I'm running XP pro (service pack 1) in a corporate setting with a domain
logon that has local admin rights to the machine I'm using

my machine was rebuilt yesterday with a plain XP pro Os and all the hotfixes
from MS up to service pack 1

I (an MCSD, not an MCSE) then I installed IIS 5.1, VS.net 2003 and all that
stuff and the mystery of it all is that even though I am part of the local
admins group, vs debuggers and vs developers...

I can't even do this:
I can't after creating a virtual directory on my C:\ drive and placing an
html file...access it from a local browser with
localhost/virtual_dir_name/htmlfilename.htm

what could be going on?, I've enabled all the permissions on the virtual
directory, and I've enabled anonynmous access. Nothing works!
I get an internal server error 500.

all this before I've even started to try to create a project/solution via
visual studio. I don't want to go down that road until I can see local html
pages dished out to me via my copy of IIS....

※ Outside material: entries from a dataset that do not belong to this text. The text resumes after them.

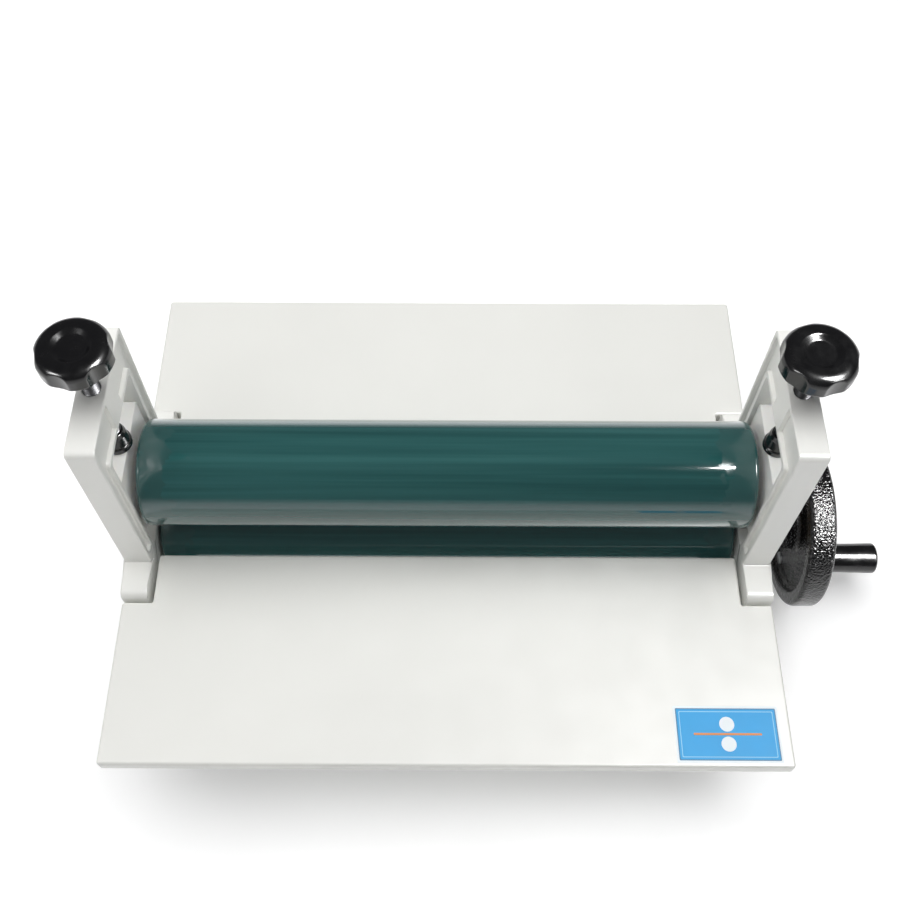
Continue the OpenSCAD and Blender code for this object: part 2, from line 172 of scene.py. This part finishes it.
class Finish:
    """A Principled material with short ways to add its procedural parts."""

    def __init__(self, name, color, roughness, metallic=0.0, **sockets):
        self.material = bpy.data.materials.new(name)
        self.material.use_nodes = True
        self.tree = self.material.node_tree
        self.shader = self.tree.nodes["Principled BSDF"]
        self.color = color
        self.set("Base Color", (*color, 1))
        self.set("Roughness", roughness)
        self.set("Metallic", metallic)
        for socket, value in sockets.items():
            self.set(socket.replace("_", " "), value)
        self.coords = self.tree.nodes.new("ShaderNodeTexCoord").outputs["Object"]
        self.height = None

    def set(self, socket, value):
        self.shader.inputs[socket].default_value = value

    def stretched(self, scale):
        mapping = self.tree.nodes.new("ShaderNodeMapping")
        mapping.inputs["Scale"].default_value = scale
        self.tree.links.new(self.coords, mapping.inputs["Vector"])
        return mapping.outputs["Vector"]

    def noise(self, scale, detail=4.0, rough=0.5, vector=None):
        texture = self.tree.nodes.new("ShaderNodeTexNoise")
        texture.inputs["Scale"].default_value = scale
        texture.inputs["Detail"].default_value = detail
        texture.inputs["Roughness"].default_value = rough
        self.tree.links.new(vector or self.coords, texture.inputs["Vector"])
        return texture.outputs["Fac"]

    def spread(self, source, low, high, start=NOISE_LOW, end=NOISE_HIGH):
        remap = self.tree.nodes.new("ShaderNodeMapRange")
        remap.inputs["From Min"].default_value = start
        remap.inputs["From Max"].default_value = end
        remap.inputs["To Min"].default_value = low
        remap.inputs["To Max"].default_value = high
        self.tree.links.new(source, remap.inputs["Value"])
        return remap.outputs["Result"]

    def vary_roughness(self, source, low, high):
        self.tree.links.new(self.spread(source, low, high), self.shader.inputs["Roughness"])

    def vary_color(self, source, dark, light=None):
        ramp = self.tree.nodes.new("ShaderNodeValToRGB")
        ramp.color_ramp.elements[0].position = NOISE_LOW
        ramp.color_ramp.elements[1].position = NOISE_HIGH
        ramp.color_ramp.elements[0].color = (*dark, 1)
        ramp.color_ramp.elements[1].color = (*(light or self.color), 1)
        self.tree.links.new(source, ramp.inputs["Fac"])
        self.tree.links.new(ramp.outputs["Color"], self.shader.inputs["Base Color"])

    def ends(self, start, ragged):
        """A mask that is 1 beyond a distance from the middle along X, with a ragged edge."""
        parts = self.tree.nodes.new("ShaderNodeSeparateXYZ")
        self.tree.links.new(self.coords, parts.inputs["Vector"])
        away = self.math("ABSOLUTE", parts.outputs["X"])
        shift = self.spread(self.noise(85, 2, 0.6), -ragged, ragged)
        return self.spread(self.math("ADD", away, shift), 0, 1, start, start + MM)

    def math(self, operation, *values):
        node = self.tree.nodes.new("ShaderNodeMath")
        node.operation = operation
        for socket, value in zip(node.inputs, values):
            self.tree.links.new(value, socket)
        return node.outputs["Value"]

    def blend_color(self, source, dark, mask, other):
        self.vary_color(source, dark)
        mix = self.tree.nodes.new("ShaderNodeMix")
        mix.data_type = "RGBA"
        base = self.shader.inputs["Base Color"].links[0].from_socket
        self.tree.links.new(mask, mix.inputs["Factor"])
        self.tree.links.new(base, mix.inputs[COLOR_A])
        mix.inputs[COLOR_B].default_value = (*other, 1)
        self.tree.links.new(mix.outputs[COLOR_RESULT], self.shader.inputs["Base Color"])

    def blend_roughness(self, source, low, high, mask, other):
        near = self.spread(source, low, high)
        mix = self.tree.nodes.new("ShaderNodeMix")
        self.tree.links.new(mask, mix.inputs["Factor"])
        self.tree.links.new(near, mix.inputs[FLOAT_A])
        mix.inputs[FLOAT_B].default_value = other
        self.tree.links.new(mix.outputs[FLOAT_RESULT], self.shader.inputs["Roughness"])

    def bump(self, source, distance, strength=1.0):
        node = self.tree.nodes.new("ShaderNodeBump")
        node.inputs["Strength"].default_value = strength
        node.inputs["Distance"].default_value = distance
        self.tree.links.new(source, node.inputs["Height"])
        if self.height:
            self.tree.links.new(self.height, node.inputs["Normal"])
        self.height = node.outputs["Normal"]
        self.tree.links.new(self.height, self.shader.inputs["Normal"])


def powder_coat(name, color, cast):
    """Satin powder paint, over a lumpier surface if the metal under it is cast."""
    finish = Finish(name, color, 0.38, Coat_Weight=0.12, Coat_Roughness=0.25)
    finish.vary_color(finish.noise(7, 3), tuple(0.96 * c for c in color))
    finish.vary_roughness(finish.noise(60, 5), 0.32, 0.46)
    finish.bump(finish.noise(900, 2), 0.00003, 0.5)
    if cast:
        finish.bump(finish.noise(170, 3), 0.00010, 0.5)
    return finish.material


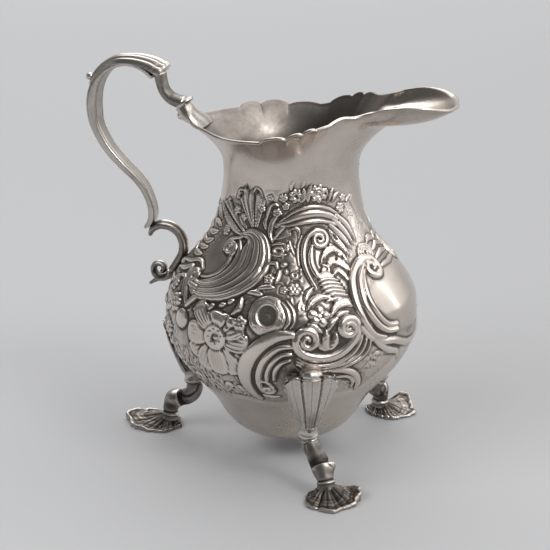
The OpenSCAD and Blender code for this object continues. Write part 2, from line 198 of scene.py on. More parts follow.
def plain_rim(a, v):
    """Outer face of the rim and lip before it is scalloped."""
    z, r, _ = rim_terms(a)
    cos_a, sin_a = np.cos(np.radians(a)), np.sin(np.radians(a))
    e = np.stack([r * cos_a, r * sin_a, z], -1)
    s = np.abs(a) / LIP_ROOT
    k = np.clip(s, 0, 1) * (len(lip_dense) - 1)
    i = np.minimum(k.astype(int), len(lip_dense) - 2)
    p = mix(lip_dense[i], lip_dense[i + 1], (k - i)[:, None])
    p[:, 1] *= np.sign(a)
    e = np.where((s < 1)[:, None], p, e)
    g = v**FLARE
    xy = mix(NECK_R * np.stack([cos_a, sin_a], -1)[None], e[None, :, :2], g[..., None])
    t = np.maximum(np.hypot(xy[..., 0], xy[..., 1]) - NECK_R, 0)
    full = JOIN_Z + (e[None, :, 2] - JOIN_Z) * g**RISE_POWER
    aside = step01(s)[None]
    throat = JOIN_Z + mix(THROAT_MID, THROAT_SIDE, aside) * (t / THROAT_R) ** RISE_POWER
    pan = FLOOR_H + (e[None, :, 2] - FLOOR_H) * np.maximum(g, 1e-9) ** mix(PAN_MID, PAN_SIDE, aside)
    dish = soft_min(throat, pan, PAN_BLEND)
    height = mix(full, dish, step01((1 - s[None]) / LIP_FADE))
    height = np.where(v <= 0, JOIN_Z, height)
    return np.concatenate([xy, height[..., None]], -1)


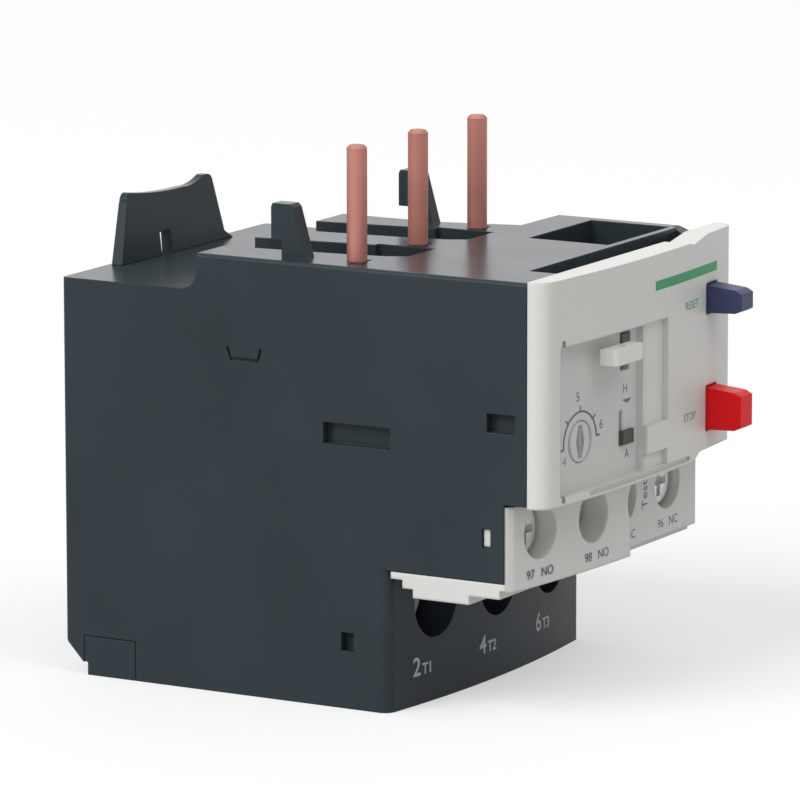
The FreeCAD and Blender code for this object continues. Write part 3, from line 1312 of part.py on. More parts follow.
def make_contacts():
    """The carrier with its two bridges, and the four fixed contact bars."""
    front = dims.carrier_front
    back = front - dims.carrier_thick
    low = dims.carrier_low
    lug_z = dims.lever_z + 1.1 + dims.gap
    carrier = join("contact_carrier_body", [
        box("carrier_beam", (dims.aux_first + 3.6, aux_x(3) - 2.4), (front, back), (low, low + 3.0)),
        box("carrier_lug", (dims.lever_x + dims.lever_arm - 1.2, dims.lever_x + dims.lever_arm + 1.0),
            (front, dims.front_room_station + 0.8), (lug_z, low + 0.5)),
        box("carrier_leg", (dims.leg_left, dims.leg_left + dims.leg_wide), (front, back),
            (dims.leg_low, low + 0.5)),
        box("carrier_left", about(no_middle(), 0.8), (dims.contact_plane + 2.1, back), (low, low + 2.4)),
        box("carrier_right", about(nc_middle(), 0.8), (dims.contact_plane + 2.9, back), (low - 1.9, low + 1.6)),
    ])
    deep = (dims.contact_plane + 1.1, dims.contact_plane - 1.9)
    wide = (deep[0] + dims.fit, deep[1] - dims.fit)
    no_low = low + 0.75
    nc_low = dims.nc_level + dims.fit
    thick = dims.bridge_thick
    keep(cut("contact_carrier", carrier, [
        box("carrier_left_slot", about(no_middle(), 1.0), wide, (no_low, no_low + thick)),
        box("carrier_right_slot", about(nc_middle(), 1.0), wide, (nc_low, nc_low + thick)),
    ]), "contact_carrier")
    keep(box("no_bridge", about(no_middle(), 3.6), deep, (no_low, no_low + thick)), "no_bridge")
    keep(box("nc_bridge", about(nc_middle(), 5.2), deep, (nc_low, nc_low + thick)), "nc_bridge")
    plane = (dims.contact_plane, dims.contact_plane - dims.contact_thick)
    shelf = (dims.contact_plane + 0.6, dims.contact_plane - 1.4)
    foot = dims.aux_axis - 2.0
    stop = no_low + thick + dims.contact_travel + dims.fit
    for n, name, tip in ((0, "contact_97", -2.5), (1, "contact_98", 2.5), (2, "contact_95", -4.0), (3, "contact_96", 4.0)):
        x = aux_x(n)
        closed = name in ("contact_95", "contact_96")
        middle = nc_middle() if closed else no_middle()
        rivet = middle + tip
        top = dims.nc_level - 0.7 if closed else stop + 1.5
        level = top if closed else stop + 0.7
        low_x = min(x - dims.contact_half, rivet - 1.1, key=number)
        high_x = max(x + dims.contact_half, rivet + 1.1, key=number)
        arm = (low_x, high_x)
        face = (level - 0.8, level) if closed else (level, level + 0.8)
        head = (dims.nc_level - 0.7, dims.nc_level) if closed else (stop, stop + 0.7)
        stem = (x - dims.contact_half, x + dims.contact_half)
        if not closed:
            outer = x - dims.contact_half if n == 0 else x + 0.6
            stem = (outer, outer + 1.6)
        pieces = [
            box(name + "_tongue", about(x, dims.contact_half), plane, (foot, dims.aux_top + 0.9)),
            box(name + "_stem", stem, plane, (dims.aux_top, face[1])),
            box(name + "_arm", arm, shelf, face),
            post(name + "_rivet", (rivet, dims.contact_plane - 0.4), head, 0.8),
        ]
        keep(join(name, pieces), name)


def nc_middle():
    return (aux_x(2) + aux_x(3)) / 2


def no_middle():
    return (aux_x(0) + aux_x(1)) / 2


# ---------------------------------------------------------------- whole relay

def main():
    fill_sheet()
    make_housing()
    make_bottom_cover()
    make_latch_plate()
    make_front_cover()
    make_clear_cover()
    make_sealing_lug()
    make_dial()
    make_mode_selector()
    make_test_slider()
    make_controls()
    make_aux_block()
    make_terminals()
    for pole in POLES:
        make_pole(pole)
    make_slides()
    make_trip_lever()
    make_contacts()
    doc.recompute()
    for thing in doc.Objects:
        if "Invalid" in thing.State or "Error" in thing.State:
            raise RuntimeError("%s did not build: %s" % (thing.Name, thing.State))
    for piece in made:
        shape = piece.Shape
        if shape.isNull() or not shape.isValid() or not shape.Solids:
            raise RuntimeError("%s has no sound solid" % piece.Label)
    os.makedirs("parts", exist_ok=True)
    for piece in made:
        piece.Shape.exportStep("parts/%s.step" % piece.Label)


main()
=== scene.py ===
import json
import math

import bpy
from mathutils import Matrix, Vector


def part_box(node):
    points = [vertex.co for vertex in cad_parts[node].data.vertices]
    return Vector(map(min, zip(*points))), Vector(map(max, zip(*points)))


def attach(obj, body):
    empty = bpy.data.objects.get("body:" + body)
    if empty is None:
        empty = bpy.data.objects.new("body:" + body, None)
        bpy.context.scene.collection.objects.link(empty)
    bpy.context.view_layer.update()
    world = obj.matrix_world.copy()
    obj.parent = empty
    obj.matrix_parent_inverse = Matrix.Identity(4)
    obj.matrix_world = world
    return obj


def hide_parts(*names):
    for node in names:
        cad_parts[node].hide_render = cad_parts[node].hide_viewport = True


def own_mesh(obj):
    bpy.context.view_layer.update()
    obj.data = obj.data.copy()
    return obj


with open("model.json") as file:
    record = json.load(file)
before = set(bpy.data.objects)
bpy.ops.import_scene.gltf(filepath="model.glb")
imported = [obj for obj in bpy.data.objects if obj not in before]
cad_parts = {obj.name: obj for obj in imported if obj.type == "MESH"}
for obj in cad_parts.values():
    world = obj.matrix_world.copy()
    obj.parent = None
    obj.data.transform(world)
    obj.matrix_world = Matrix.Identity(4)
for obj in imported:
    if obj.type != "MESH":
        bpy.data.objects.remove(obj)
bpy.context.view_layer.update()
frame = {"nodes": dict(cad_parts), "record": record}

bl_info = {
    "name": "Plug-in Overload Relay",
    "version": (1, 0, 0),
    "blender": (4, 5, 0),
    "location": "View3D > Sidebar > Relay",
    "description": "Dresses a plug-in thermal overload relay: finishes, markings, springs and stage",
    "category": "Object",
}

MM = 0.001


# ---------------------------------------------------------------- settings

def hex_colour(text):
    """An sRGB hex value as linear red, green, blue and full alpha."""
    parts = [int(text[i:i + 2], 16) / 255 for i in (0, 2, 4)]
    return tuple(p / 12.92 if p <= 0.04045 else ((p + 0.055) / 1.055) ** 2.4 for p in parts) + (1.0,)


def colour(name, description, value):
    """A colour setting, from an sRGB hex value."""
    return bpy.props.FloatVectorProperty(name=name, description=description, size=4, min=0, max=1,
                                         subtype="COLOR", default=hex_colour(value))


def length(name, description, millimetres):
    """A length setting, given in millimetres and kept in metres."""
    return bpy.props.FloatProperty(name=name, description=description, default=millimetres * MM,
                                   unit="LENGTH", min=0)


class RelayColours(bpy.types.PropertyGroup):
    case: colour("Case", "Dark glass-filled polyamide of the case", "30393e")
    cover: colour("Cover", "Light grey moulding of the cover and the auxiliary block", "d6d6d2")
    lug: colour("Sealing lug", "White moulding of the sealing lug", "dfdfda")
    pane: colour("Pane", "Tint of the clear polycarbonate pane", "a4a8a6")
    reset: colour("Reset button", "Blue of the reset button", "383d5f")
    stop: colour("Stop button", "Red of the stop button", "e6171f")
    slider: colour("Sliders", "Black of the small sliders", "101113")
    copper: colour("Pins", "Dull copper of the contact pins", "b67f74")
    ink_dark: colour("Dark ink", "Ink of the markings on light faces", "606165")
    ink_pale: colour("Pale ink", "Ink of the dial's pointer and the faint number", "8a8a87")
    ink_green: colour("Green ink", "Ink of the button words and the plain line", "3d9a66")
    ink_light: colour("Light ink", "Ink of the markings on the dark case", "b4babd")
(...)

I will mention at last that internet explorer is working via a corporate
proxy server and my machine doesn't have any restrictive group policies etc
that I know of, and that I can ping localhost and I can ping the loopback
address with no problems and that the IIS service is running

any ideas what settings I should apply in order to get IIS let me see a test
page via a web browser

regards and thanks in advance
CharlesA
 
G

Guest

further to my previous post, when I took off the 'show friendly errors' I got
this much more specific error

Server Error
The following error occurred:
Code:
 Cannot connect due to potential loopback
problems


--------------------------------------------------------------------------------
Please contact the administrator.



clearly this is a bit more helpful any ideas where I can start?

Regards and thanks in advance
CharlesA
 
G

Guest

Ignore this post folks, problem sorted
A colleague figured out that we could use the hostname (i.e machine name)
instead of the word 'localhost' and that this worked fine, my guess is that
there's some kind of corporate policy against using the generic localhost.

thanks again
regards
CharlesA
 
E

Edwin Knoppert

Antivirus/firewall?

Look in MSIE, below, the symbol on local host gives local... 127.0.0.1 might
give the internet symbol.
This might be a difference for your firewall and such.